Figure made with TikZ

Defining a Classifier MLP in Pytorch#

Pytorch is an open source deep learning framework that allows for a flexible definition of MLPs and its optimization. Any neural network, such as our MLP from above, can be implemented as a subclass of torch.nn.Module. For classification, the neural network is expected to output the logits (the output before softmax) instead of the softmax probabilities, because the softmax is integrated in the computation of the loss functions.
To define a network, we initialize the layers in the __init__ function.

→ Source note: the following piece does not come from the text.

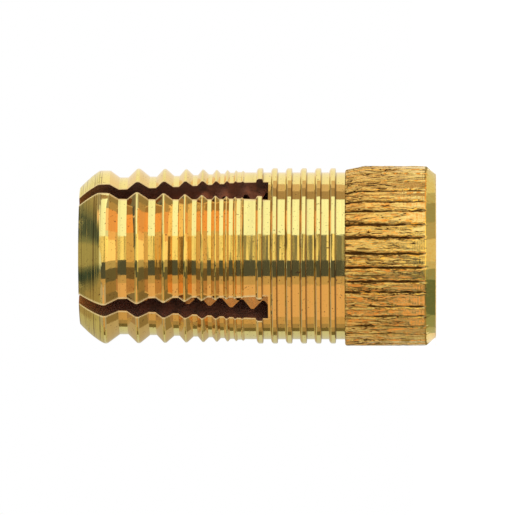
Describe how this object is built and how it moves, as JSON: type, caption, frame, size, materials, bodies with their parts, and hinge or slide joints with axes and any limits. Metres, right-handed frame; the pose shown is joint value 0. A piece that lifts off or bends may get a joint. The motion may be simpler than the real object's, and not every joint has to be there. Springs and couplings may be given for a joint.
{
  "type": "brass expansion anchor",
  "caption": "Knurled brass expansion anchor: an internally threaded sleeve whose slotted, ridged legs spread in a drilled hole as a screw is driven in.",
  "frame": {"origin": "centre of the head's flat end face, which the anchor stands on", "axes": "+Z along the sleeve's axis, from the head to the tips of the legs; +X and +Y along the two saw cuts"},
  "size_m": [0.0126, 0.0126, 0.025],
  "materials": {
    "brass": "bright turned brass with fine tool marks"
  },
  "bodies": {
    "root": {"anchor_sleeve": "brass"}
  },
  "joints": []
}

An affine layer mapping from a \(5\)-dimensional layer to a \(10\)-dimensional layer is defined as nn.Linear(5,10). The example below implements a two-hidden-layer network and shows the output (the logits) for five randomly generated data points.

import torch
import torch.nn as nn

# Two hidden layers: input -> hidden -> 2D latent -> output
class TwoHiddenLayerNet(nn.Module):
    def __init__(self, input_dim=10, num_classes=2):
        super().__init__()
        self.hidden1 = nn.Linear(input_dim, 128)
        self.hidden2 = nn.Linear(128, 64)
        self.output = nn.Linear(64, num_classes)

    def forward(self, x):
        x = torch.relu(self.hidden1(x))
        x = torch.relu(self.hidden2(x))
        return self.output(x)
    
model = TwoHiddenLayerNet(input_dim=10, num_classes=3)
# Create dummy input: batch of 5 samples, each with 10 features
x = torch.randn(5, 10)

# Forward pass
logits = model(x)

# Output
print("Logits:", logits)
Logits: tensor([[ 0.1004,  0.0423,  0.0287],
        [-0.0722, -0.1343, -0.0597],
        [-0.0086, -0.0234,  0.1130],
        [-0.0072, -0.0432,  0.0471],
        [-0.0235,  0.0594,  0.0915]], grad_fn=<AddmmBackward0>)

We see that the output has an additional variable called grad_fn. This variable stores information that is necessary to compute the gradient of the network subject to the weights in the hidden layers. How we are going to compute that, we will see in the next section.